# oxy/acetylene help



## voltatab (Jan 2, 2010)

So im looking to buy some torches for myself, been on ebay and seen a bunch of different types. Whats a quality brand for torches? What am I looking for when buying? Id hate to invest in a cheap model or get a torch that doesnt really apply to my plumbing needs. Any help is appreciated.

Thanks guys


----------



## Protech (Sep 22, 2008)

I've got a few victor sets. No complaints. 



voltatab said:


> So im looking to buy some torches for myself, been on ebay and seen a bunch of different types. Whats a quality brand for torches? What am I looking for when buying? Id hate to invest in a cheap model or get a torch that doesnt really apply to my plumbing needs. Any help is appreciated.
> 
> Thanks guys


----------



## Bill (Jun 17, 2008)

Protech said:


> I've got a few victor sets. No complaints.

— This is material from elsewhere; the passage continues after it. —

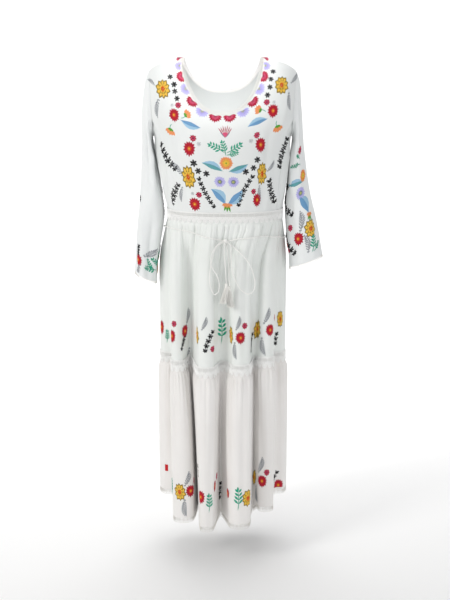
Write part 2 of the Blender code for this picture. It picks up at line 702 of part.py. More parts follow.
def make_bodice(cloth):
    for name, side in (("bodice_front", -1), ("bodice_back", 1)):
        points = bodice_grid(side)
        panel(name, points, bodice_normals(points, side), cloth)


def make_sleeves(cloth, lace):
    for name, table, hand in (("right", RIGHT_SLEEVE, -1), ("left", LEFT_SLEEVE, 1)):
        points = sleeve_grid(table, hand)
        normals = grid_normals(points, closed=True)
        normals[0] = armhole_rim(points[0])
        panel(f"sleeve_{name}", points, normals, cloth, closed=True)
        cuff, slope = points[-1], points[-1] - points[-2]
        way = unit(slope)
        top = cuff + way * (SEAM_GAP + EDGING_CLEAR)
        rows = np.array([top, cuff + way * CUFF_LACE_HIGH])
        edging = np.repeat(normals[-1:], 2, axis=0)
        mesh = wall_mesh(f"cuff_lace_{name}", rows, rows - edging * LACE_WALL, True)
        placed(f"cuff_lace_{name}", mesh, lace)


def make_skirt(cloth, lace):
    skirt, flounce = skirt_grid(), flounce_grid()
    skirt_normals = grid_normals(skirt, closed=True)
    flounce_normals = grid_normals(flounce, closed=True)
    for row in (0, 1, -2, -1):
        skirt_normals[row] = level(skirt_normals[row])
    for row in (0, 1, -1):
        flounce_normals[row] = level(flounce_normals[row])
    skirt_normals[-2:] = flounce_normals[0]
    flounce_normals[1] = flounce_normals[0]
    for side, (p, n) in zip(("front", "back"), halves(skirt, skirt_normals)):
        panel(f"skirt_{side}", p, n, cloth)
    for side, (p, n) in zip(("front", "back"), halves(flounce, flounce_normals)):
        panel(f"flounce_{side}", p, n, cloth)

    teeth = (COLUMN_NUMBER % 2)[:, None]
    above = waist_ring(COLUMNS, WAIST_DOWN - WAIST_LACE_ABOVE)
    below = skirt[1] + (skirt[0] - skirt[1]) * WAIST_LACE_TOOTH * teeth
    band("waist_lace", np.array([above, below]), skirt_normals[:2], lace)
    lower = flounce[1] + (flounce[0] - flounce[1]) * TIER_LACE_TOOTH * teeth
    rows = np.array([skirt[-2], skirt[-1], lower])
    band("tier_lace", rows, np.repeat(flounce_normals[:1], 3, axis=0), lace)

    hem, way = flounce[-1], flounce[-1] - flounce[-2]
    way[:, :2] *= HEM_LACE_FLARE
    way = unit(way)
    top = hem + way * (SEAM_GAP + HEM_LACE_CLEAR)
    bottom = hem + way * (HEM_LACE_HIGH - HEM_LACE_TOOTH * teeth)
    rows = np.array([top, bottom])
    edging = np.repeat(flounce_normals[-1:], 2, axis=0)
    mesh = wall_mesh("hem_lace", rows, rows - edging * LACE_WALL, True)
    placed("hem_lace", mesh, lace)


def make_neck_lace(lace):
    """The edging inside the neckline: it carries on the torso's form past the cloth's edge."""
    angles = np.linspace(-math.pi / 2, math.pi / 2, 2 * NECK_COLUMNS + 1)
    edge, inside, rims = [], [], []
    for side, way in ((-1, 1), (1, -1)):
        keep = slice(None) if side < 0 else slice(1, -1)
        points = bodice_grid(side)
        middle = points.shape[1] // 2
        neck = slice(middle - NECK_COLUMNS, middle + NECK_COLUMNS + 1)
        edge.append(points[-1, neck][::way][keep])
        rims.append(bodice_normals(points, side)[-1, neck][::way][keep])
        turn, down = neckline(side, angles[::way], NECK_LACE_WIDE)
        inside.append(torso_point(side, turn, down, pleated=False)[keep])
    edge, inside = np.concatenate(edge), np.concatenate(inside)
    edge[[0, 2 * NECK_COLUMNS], 1] = 0
    outside = edge + unit(inside - edge) * (2 * SEAM_GAP + EDGING_CLEAR)
    points = np.array([outside, inside])
    normals = np.repeat(np.concatenate(rims)[None], 2, axis=0)
    mesh = wall_mesh("neck_lace", points, points - normals * LACE_WALL, True)
    placed("neck_lace", mesh, lace)


# The cord, its bow and its tassels


def cord_round_waist(share):
    """The cord's centre line outside the gathers that it lies on."""
    share = np.asarray(share, float)
    wrapped = np.mod(share, 2.0)
    tier = through(TIER_RING, wrapped)[:, 2]
    fall = (CORD_LEVEL.read("down", wrapped) - WAIST_DOWN) / (tier - WAIST_DOWN)
    here = skirt_point(wrapped, fall)
    ahead = skirt_point(np.mod(wrapped + 0.01, 2.0), fall)
    along = unit((ahead - here)[:, :2])
    outward = np.stack([along[:, 1], -along[:, 0], np.zeros(len(along))], axis=1)
    return here + outward * (WAIST_GATHER_DEPTH + CORD_THICK / 2 + CORD_CLEAR)


def front_reach(down):
    """How far forward the first tier stands at a level, gathers included."""
    share = np.linspace(0.15, 0.85, 60)
    tier = through(TIER_RING, share)[:, 2]
    fall = (down - WAIST_DOWN) / (tier - WAIST_DOWN)
    return -float(skirt_point(share, fall)[:, 1].min()) + WAIST_GATHER_DEPTH


def knot_place():
    place = cord_round_waist([KNOT_SHARE])[0]
    place[1] -= KNOT_AHEAD
    return place


def bow_route(offsets, count):
    """A smooth route through points given across and down from the knot, clear of the skirt."""
    knot = knot_place()
    points = []
    for across, down, ahead in offsets:
        level_down = -knot[2] + down
        cleared = -front_reach(level_down) - CORD_THICK / 2 - BOW_CLEAR
        forward = (knot[1] + cleared - math.hypot(knot[1] - cleared, BOW_EASE)) / 2
        away = min(1.0, max(0.0, math.hypot(across, down) - BOW_START) / BOW_REACH)
        y = knot[1] + (forward - knot[1]) * away * away * (3 - 2 * away)
        points.append((knot[0] + across, y - ahead, -level_down))
    points = np.array(points)
    steps = np.linalg.norm(np.diff(points, axis=0), axis=1) ** 0.5
    keys = np.concatenate([[0], np.cumsum(steps)])
    at = np.linspace(0, keys[-1], 80 * len(points))
    fine = np.stack([spline(keys, points[:, k], at) for k in range(3)], axis=1)
    return evenly(outside_knot(fine), count)


def outside_knot(points):
    """The stretch of a finely divided route that lies clear of the knot."""
    clear = KNOT_WIDE / 2 + 2.5 * SEAM_GAP
    kept = np.flatnonzero(np.linalg.norm(points - knot_place(), axis=1) > clear)
    return points[kept[0] : kept[-1] + 1]


def evenly(points, count):
    """The same route through points an equal distance apart."""
    along = np.concatenate([[0], np.cumsum(np.linalg.norm(np.diff(points, axis=0), axis=1))])
    at = np.linspace(0, along[-1], count)
    return np.stack([np.interp(at, along, points[:, k]) for k in range(3)], axis=1)


def spline(keys, values, at):
    """A cubic through the values with centred slopes."""
    step = np.diff(keys)
    slope = np.diff(values) / step
    middle = (slope[:-1] * step[1:] + slope[1:] * step[:-1]) / (step[1:] + step[:-1])
    tangent = np.concatenate([slope[:1], middle, slope[-1:]])
    i = np.clip(np.searchsorted(keys, at, side="right") - 1, 0, len(keys) - 2)
    t = (at - keys[i]) / step[i]
    return (
        values[i] * (1 + 2 * t) * (1 - t) ** 2
        + values[i + 1] * t * t * (3 - 2 * t)
        + step[i] * (tangent[i] * t * (1 - t) ** 2 - tangent[i + 1] * t * t * (1 - t))
    )


def cord_tube(name, points, material):
    curve = bpy.data.curves.new(name, "CURVE")
    curve.dimensions = "3D"
    curve.bevel_depth = CORD_THICK / 2
    curve.bevel_resolution = 2
    curve.use_fill_caps = True
    line = curve.splines.new("POLY")
    line.points.add(len(points) - 1)
    for point, place in zip(line.points, points):
        point.co = (*place, 1.0)
    curve.materials.append(material)
    made = bpy.data.objects.new(name, curve)
    bpy.context.scene.collection.objects.link(made)
    return made


def turned(profile, centre, sides):
    """A closed shape turned about an upright axis from radii and heights, and its faces by row."""
    angles = np.linspace(0, 2 * math.pi, sides, endpoint=False)
    shape = bmesh.new()
    rings = []
    for radius, height in profile:
        if radius == 0:
            rings.append([shape.verts.new((centre[0], centre[1], centre[2] + height))])
            continue
        places = stacked(
            centre[0] + radius * np.cos(angles),
            centre[1] + radius * np.sin(angles),
            centre[2] + height,
        )
        rings.append([shape.verts.new(place) for place in places])
    faces = []
    for low, high in zip(rings, rings[1:]):
        row = []
        for k in range(sides):
            n = (k + 1) % sides
            below = [low[k % len(low)], low[n % len(low)]]
            above = [high[n % len(high)], high[k % len(high)]]
            row.append(shape.faces.new(list(dict.fromkeys(below + above))))
        faces.append(row)
    return shape, faces


def finished(name, shape, material):
    bmesh.ops.recalc_face_normals(shape, faces=shape.faces)
    mesh = bpy.data.meshes.new(name)
    shape.to_mesh(mesh)
    shape.free()
    return placed(name, mesh, material)


def make_knot(material):
    """The bow's knot: a small round lump that the cord's stretches run up to."""
    radius = KNOT_WIDE / 2
    heights = np.linspace(-1, 1, 7)
    profile = [
        (0 if abs(h) == 1 else radius * math.sqrt(1 - h * h), radius * h) for h in heights
    ]
    shape, _ = turned(profile, knot_place(), 12)
    finished("bow_knot", shape, material)


def hang_strand(shape, root, top, spread, length, lean):
    """A strand grown out of one face of the tassel's head, down to its free end."""
    corners = list(root.verts)
    middle = root.calc_center_median()
    offsets = [corner.co - middle for corner in corners]
    across, ahead = middle.x - top[0], middle.y - top[1]
    near = math.hypot(across, ahead)
    last = corners
    for share, thick in ((0.35, 1.0), (1.0, 0.8)):
        out = (near + (spread - near) * share**0.7) / near
        place = Vector(
            (
                top[0] + across * out + lean * share**1.5,
                top[1] + ahead * out * (1 - TASSEL_FLATNESS * share),
                middle.z - (length + middle.z - top[2]) * share,
            )
        )
        now = [shape.verts.new(place + offset * thick) for offset in offsets]
        for k in range(len(now)):
            n = (k + 1) % len(now)
            shape.faces.new((last[k], last[n], now[n], now[k]))
        last = now
    shape.faces.new(last)
    shape.faces.remove(root)


def tassel(name, top, long, lean, seed, material):
    """A tassel: a wound head whose strands grow out of its underside and spread below."""
    half = TASSEL_HEAD_WIDE / 2
    profile = [(half * wide, -TASSEL_HEAD_HIGH * fall) for wide, fall in TASSEL_HEAD]
    shape, faces = turned(profile, top, TASSEL_SIDES)
    outer, inner = faces[6], faces[7][::2]
    bmesh.ops.inset_individual(shape, faces=outer + inner, thickness=STRAND_INSET)
    pick = np.random.default_rng(seed)
    for roots, spread in ((outer, STRANDS_OUTSIDE), (inner, STRANDS_INSIDE)):
        for root in roots:
            reach = spread * (1 + STRAND_SPREAD_VARIES * pick.uniform(-1, 1))
            length = long * (1 + STRAND_LENGTH_VARIES * pick.uniform(-1, 1))
            hang_strand(shape, root, top, reach, length, lean)
    finished(name, shape, material)


def make_cord(material):
    route = cord_round_waist(KNOT_SHARE - np.linspace(0, 2, 4000))
    right, left = bow_route(RIGHT_TAIL, 9), bow_route(LEFT_TAIL, 10)
    cord_tube("belt_cord", evenly(outside_knot(route), BELT_POINTS), material)
    cord_tube("bow_loop_right", bow_route(BOW_RIGHT_LOOP, 26), material)
    cord_tube("bow_loop_left", bow_route(BOW_LEFT_LOOP, 24), material)
    cord_tube("cord_tail_right", right, material)
    cord_tube("cord_tail_left", left, material)
    make_knot(material)
    below = np.array([0, 0, -SEAM_GAP])
    tassel("tassel_right", right[-1] + below, RIGHT_TASSEL_LONG, RIGHT_TASSEL_LEAN, 1, material)
    tassel("tassel_left", left[-1] + below, LEFT_TASSEL_LONG, LEFT_TASSEL_LEAN, 2, material)


def material_of(name, colour, roughness, sheen):
    material = bpy.data.materials.new(name)
    material.use_nodes = True
    shader = material.node_tree.nodes["Principled BSDF"]
    shader.inputs["Base Color"].default_value = colour
    shader.inputs["Roughness"].default_value = roughness
    shader.inputs["Metallic"].default_value = 0.0
    shader.inputs["Sheen Weight"].default_value = sheen
    return material


def main():
    for leftover in list(bpy.data.objects):
        bpy.data.objects.remove(leftover, do_unlink=True)
    cloth = material_of("crepe", CLOTH_COLOUR, 0.75, 0.2)
    lace = material_of("cotton_lace", LACE_COLOUR, 0.85, 0.1)
    cord = material_of("cotton_cord", CORD_COLOUR, 0.80, 0.1)
    make_bodice(cloth)
    make_sleeves(cloth, lace)
    make_skirt(cloth, lace)
    make_neck_lace(lace)
    make_cord(cord)


main()
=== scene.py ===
"""The looks of a white, long-sleeved, tiered maxi dress with embroidered flowers and lace bands.

Metres, +Z up, the front faces -Y. The origin is midway between the two neck points of the
shoulder seams. Left and right are the wearer's: the right side is -X. "down" is a distance below
the origin, and "share" runs round the dress from the right side over the front (0 to 1) and over
the back (1 to 2).
"""

import functools
import json
import math

import bpy
import numpy as np
from mathutils import Vector
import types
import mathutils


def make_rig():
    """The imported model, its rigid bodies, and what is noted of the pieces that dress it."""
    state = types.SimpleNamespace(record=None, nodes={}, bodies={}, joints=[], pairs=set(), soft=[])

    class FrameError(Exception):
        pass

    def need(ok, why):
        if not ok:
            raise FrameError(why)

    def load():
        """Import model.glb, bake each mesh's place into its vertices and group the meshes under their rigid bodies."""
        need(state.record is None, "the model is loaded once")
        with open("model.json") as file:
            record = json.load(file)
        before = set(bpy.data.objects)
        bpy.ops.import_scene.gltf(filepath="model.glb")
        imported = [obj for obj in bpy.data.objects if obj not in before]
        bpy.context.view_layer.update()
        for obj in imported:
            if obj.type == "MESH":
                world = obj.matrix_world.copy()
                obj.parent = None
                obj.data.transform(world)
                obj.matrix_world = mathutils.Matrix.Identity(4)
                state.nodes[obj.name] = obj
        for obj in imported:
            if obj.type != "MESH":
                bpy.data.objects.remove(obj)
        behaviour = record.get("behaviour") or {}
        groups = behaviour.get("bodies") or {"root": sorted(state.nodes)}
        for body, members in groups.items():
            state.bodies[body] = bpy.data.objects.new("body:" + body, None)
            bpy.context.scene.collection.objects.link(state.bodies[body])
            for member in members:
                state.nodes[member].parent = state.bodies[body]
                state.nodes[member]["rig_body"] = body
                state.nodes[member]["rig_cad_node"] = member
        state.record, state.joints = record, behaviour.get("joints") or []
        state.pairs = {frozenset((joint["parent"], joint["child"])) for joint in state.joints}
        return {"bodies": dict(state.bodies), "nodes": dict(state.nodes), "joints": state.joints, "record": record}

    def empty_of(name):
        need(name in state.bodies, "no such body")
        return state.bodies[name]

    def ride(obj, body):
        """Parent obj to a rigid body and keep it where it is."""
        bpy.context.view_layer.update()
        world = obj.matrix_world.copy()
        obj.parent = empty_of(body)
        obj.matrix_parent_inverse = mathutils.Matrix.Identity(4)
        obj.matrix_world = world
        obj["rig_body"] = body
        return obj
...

Ditto, thats all I ever used and have had no problems either.


----------



## smythers1968 (Feb 4, 2009)

I've got a victor set up at the shop but I carry on the truck a turbotorch and two mc tanks

Hardly ever use the victor set up.


----------



## Miguel (Aug 10, 2009)

I've got Victor oxy-acet sets, Turbotorch acetylene torches galore from #2 pencil-tips to swirl-tips. I even have a Bernz-O-Matic self igniting propane/Mapp torch that a customer gave me about 15 yrs ago. Surprisingly it has been a great torch. Hardly ever soldered with it (but I have in a pinch) and would never consider brazing with it but it's worked like a charm and I always use it to soften poly pipe for insert fittings or pre-warming anything that a real torch needs to step in on.
I also have Lenox and Turbotorch self-igniting propane/mapp tips in a couple of sizes. Both brands are very reliable.
My Presto-lites are all up on the shelf and haven't been used in quite some time.


----------



## rocksteady (Oct 8, 2008)

I have Victor and old Airco torches. Smith is also a good brand.






Paul


----------



## voltatab (Jan 2, 2010)

so i guess ill get one of these victor kits on ebay then.

http://shop.ebay.com/i.html?_nkw=ox....l1313&_odkw=Acetylene+Torch+victor&_osacat=0

thanks


----------



## nhmaster3015 (Aug 5, 2008)

Victor, Marquette, Esab


----------